Two of the fragments contained the words of John the Baptist, including the passage where he condemns the Pharisees and Sadducees, saying “You brood of vipers, who warned you to flee from the coming wrath? Produce fruit in keeping with repentance” (Matt. 3:7).

Two contained the words of Jesus, including a passage where he answers the question, “Who are you?” with “When you have lifted up the Son of Man, then you will know that I am he, and that I do nothing on my own but speak just what the Father has taught me” (John 8:28).

The craft store company paid $1.8 million for the four fragments and two other items, bringing their total purchases from Obbink to more than $7 million. It wired the money to a bank in Ann Arbor, Michigan.

Obbink, as part of the arrangement, hung on to the gospel fragments for further study. Four years later, in December 2017, the professor emailed his contact at Hobby Lobby to say there had been a mistake. The gospel fragments actually weren’t his to sell. They belonged to the collection he was charged with overseeing for Oxford University.

Hobby Lobby demanded a refund, and heard nothing. Six months later, it asked more firmly for the return of $760,000, and Obbink wrote back that he didn’t have the money, according to the lawsuit.

“I will be able to begin payments in the second half of July and anticipate completing these by late August or early September, perhaps sooner,” he wrote. “I hope this is okay, and I remain committed to making full payment ASAP.”

By September 2019, he had only returned $10,000. He wrote Hobby Lobby again.

“I crave your indulgence to exercise some patience,” Obbink said. “I am convinced that this whole issue will be settled latest by November and if complete payment is not made by then, I will accept whatever actions you decide to take against me.”

The issue was not settled by November. The Museum of the Bible contacted the Egyptian Exploration Society, and after comparing notes, the British organization determined that 32 fragments Hobby Lobby purchased from Obbink rightly belonged in the Egyptian collection.

When the Egyptian Exploration Society examined its holdings of more than 500,000 artifacts, it found another 88 fragments were also missing. Someone had also tampered with the catalogue cards and the photographic records of the documents.

Obbink was removed from the library and put on leave. Students were informed by email that someone else would be teaching their classes. The next spring, he was arrested.

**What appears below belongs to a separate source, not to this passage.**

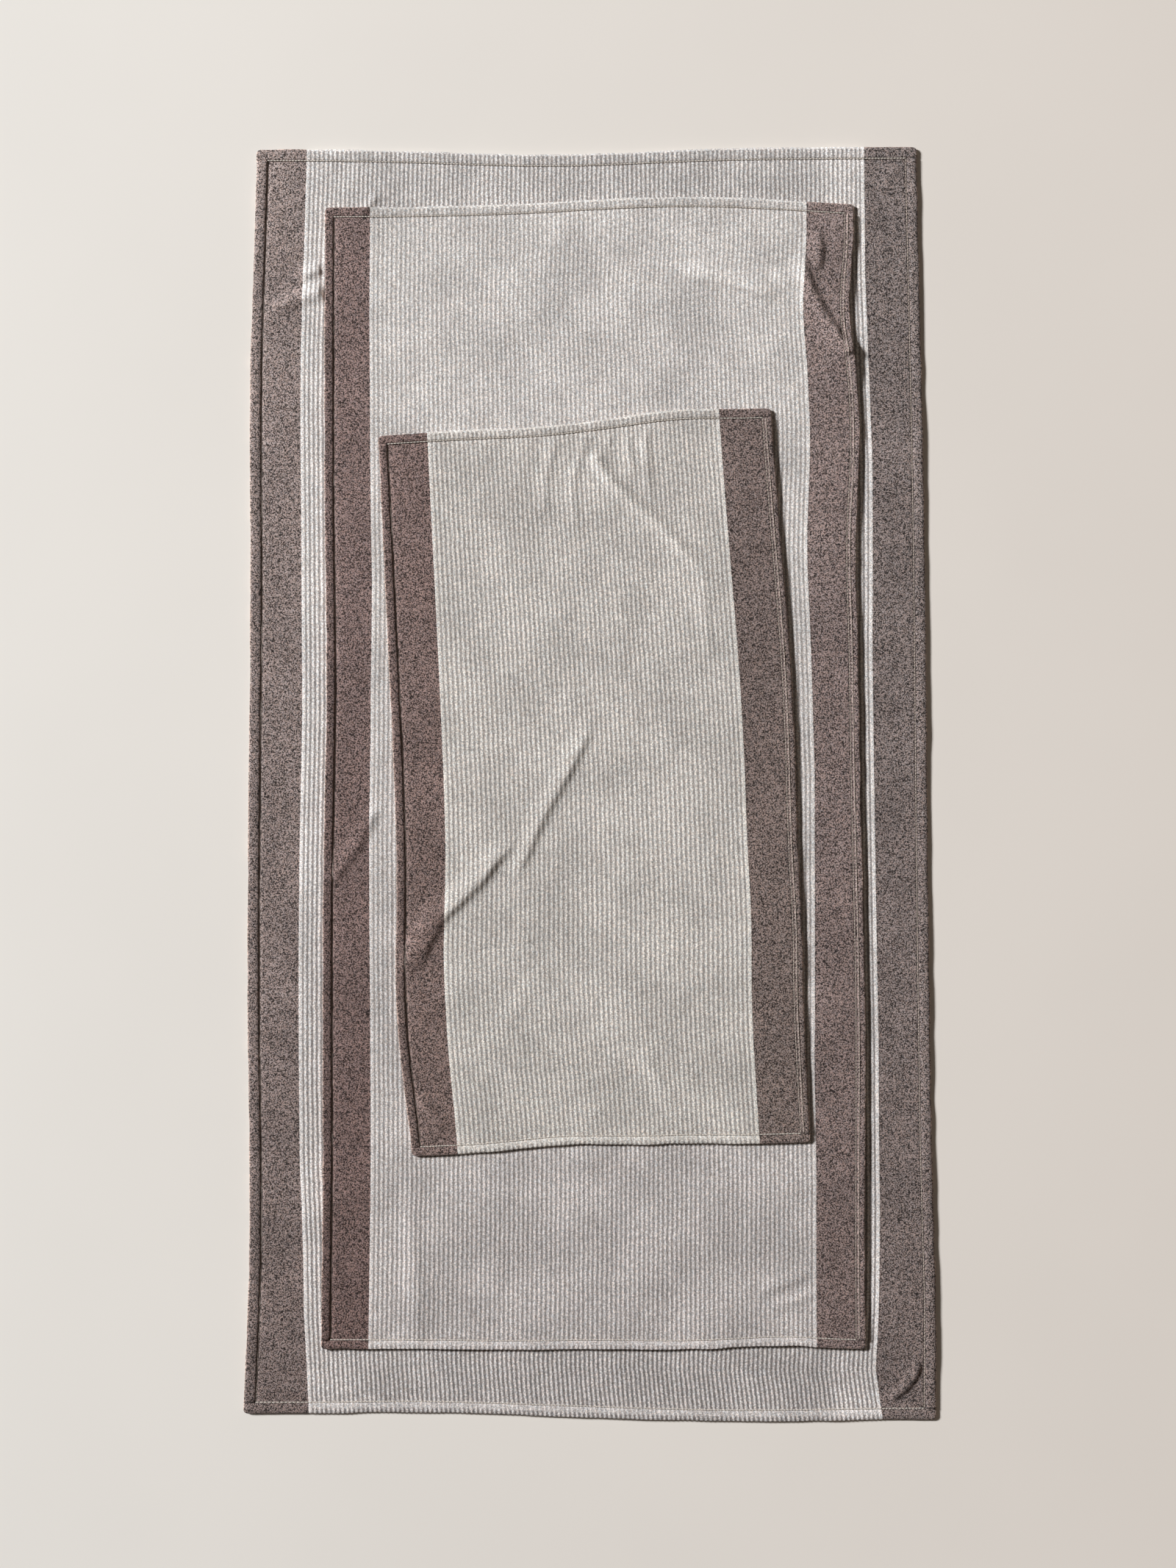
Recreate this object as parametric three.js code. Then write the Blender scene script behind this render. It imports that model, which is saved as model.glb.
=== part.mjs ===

The scandal has led to questions about the Oxford professor’s other work. In 2014, Obbink claimed to have discovered two new poems from the Greek poet Sappho. A 2020 article in the Bulletin of the American Society of Papyrologists casts doubt on the story of the discovery and the provenance of the fragments, raising questions about their age and authenticity.

“Scholars must scrutinize new discoveries carefully before conducting or publishing research, and present their findings transparently,” wrote C. Michael Sampson, classics professor at the University of Manitoba. “Scholars [need to be] wary of the antiquities market because academic appraisals add to objects’ commercial value, which can incentivize looting and the illegal trade in antiquities.”

Steve Green, president of Hobby Lobby and chairman of the Museum of the Bible, said that when the craft store company started spending millions on biblical artifacts, it placed too much trust in the antiquities market and “unscrupulous dealers.” Hobby Lobby ended up paying for stolen items, forged antiquities, and artifacts looted from the Middle East during war.

The company has returned thousands of objects, paid for extensive investigations, and double-checked the legitimacy of the 60,000 items that remain in its collection. The thorough effort has been praised by top scholars including Christopher Rollston, an expert on the forgery of biblical antiquities, and Lawrence Schiffman, a pioneer in the study of the Dead Sea Scrolls.

“The museum deserves to be praised,” Schiffman said. “From the day it opened, the museum told the truth. They have been completely kosher about this.”